Below are records to be output exactly, every one of them.

►

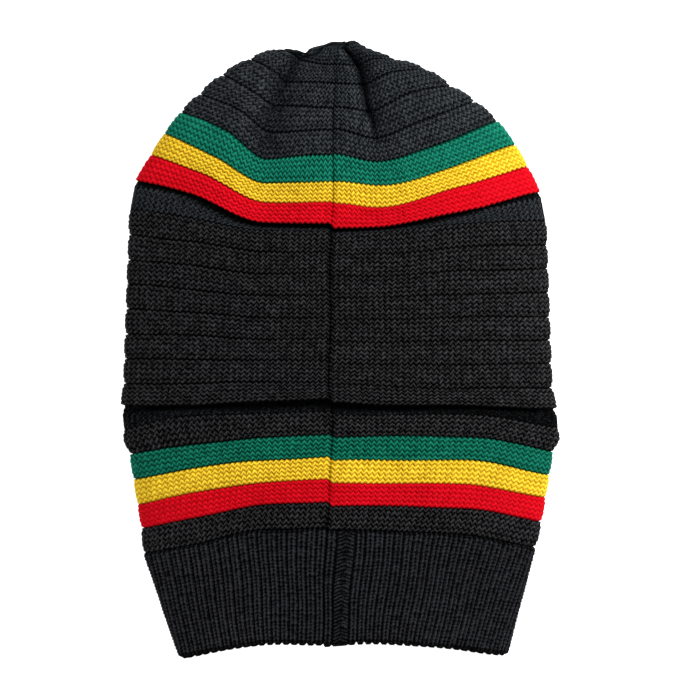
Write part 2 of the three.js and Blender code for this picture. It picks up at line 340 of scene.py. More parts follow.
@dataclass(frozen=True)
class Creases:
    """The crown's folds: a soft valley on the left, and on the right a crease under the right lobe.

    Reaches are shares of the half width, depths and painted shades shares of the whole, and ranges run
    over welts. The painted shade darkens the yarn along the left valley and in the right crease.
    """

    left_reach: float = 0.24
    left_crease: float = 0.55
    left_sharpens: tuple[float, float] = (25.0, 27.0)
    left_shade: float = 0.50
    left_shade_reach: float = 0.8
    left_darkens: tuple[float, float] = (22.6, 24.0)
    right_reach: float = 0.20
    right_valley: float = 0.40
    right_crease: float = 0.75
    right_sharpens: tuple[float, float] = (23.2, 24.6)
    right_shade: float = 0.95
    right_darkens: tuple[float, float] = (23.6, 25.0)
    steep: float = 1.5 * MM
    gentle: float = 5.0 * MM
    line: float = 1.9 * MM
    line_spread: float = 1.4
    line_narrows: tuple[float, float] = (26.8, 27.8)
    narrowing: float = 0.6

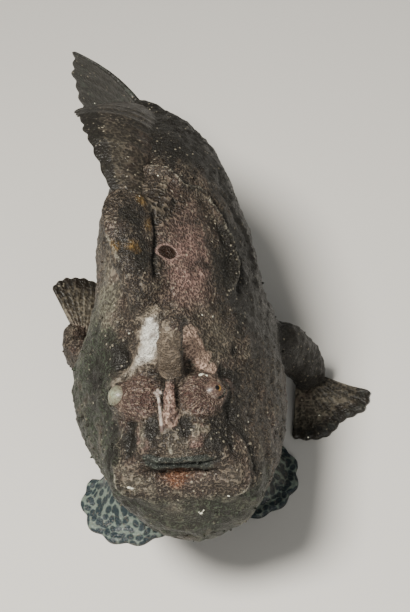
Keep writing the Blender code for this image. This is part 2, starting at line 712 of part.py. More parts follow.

◄

> _TASK RESULT_
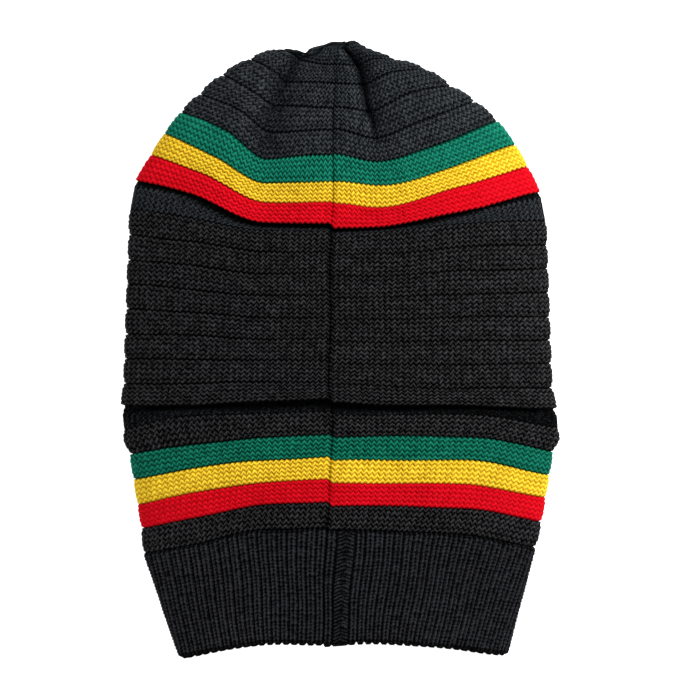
Write part 2 of the three.js and Blender code for this picture. It picks up at line 340 of scene.py. More parts follow.
@dataclass(frozen=True)
class Creases:
    """The crown's folds: a soft valley on the left, and on the right a crease under the right lobe.

    Reaches are shares of the half width, depths and painted shades shares of the whole, and ranges run
    over welts. The painted shade darkens the yarn along the left valley and in the right crease.
    """

    left_reach: float = 0.24
    left_crease: float = 0.55
    left_sharpens: tuple[float, float] = (25.0, 27.0)
    left_shade: float = 0.50
    left_shade_reach: float = 0.8
    left_darkens: tuple[float, float] = (22.6, 24.0)
    right_reach: float = 0.20
    right_valley: float = 0.40
    right_crease: float = 0.75
    right_sharpens: tuple[float, float] = (23.2, 24.6)
    right_shade: float = 0.95
    right_darkens: tuple[float, float] = (23.6, 25.0)
    steep: float = 1.5 * MM
    gentle: float = 5.0 * MM
    line: float = 1.9 * MM
    line_spread: float = 1.4
    line_narrows: tuple[float, float] = (26.8, 27.8)
    narrowing: float = 0.6

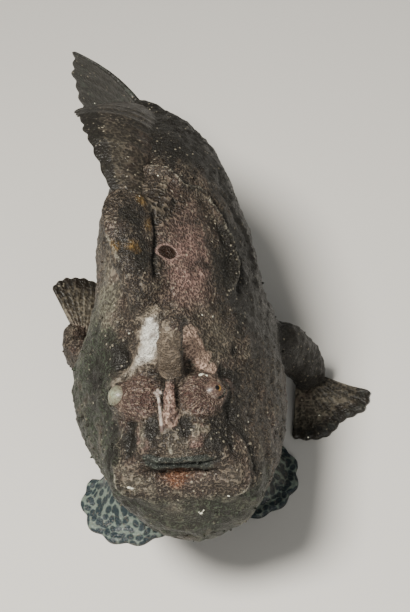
Keep writing the Blender code for this image. This is part 2, starting at line 712 of part.py. More parts follow.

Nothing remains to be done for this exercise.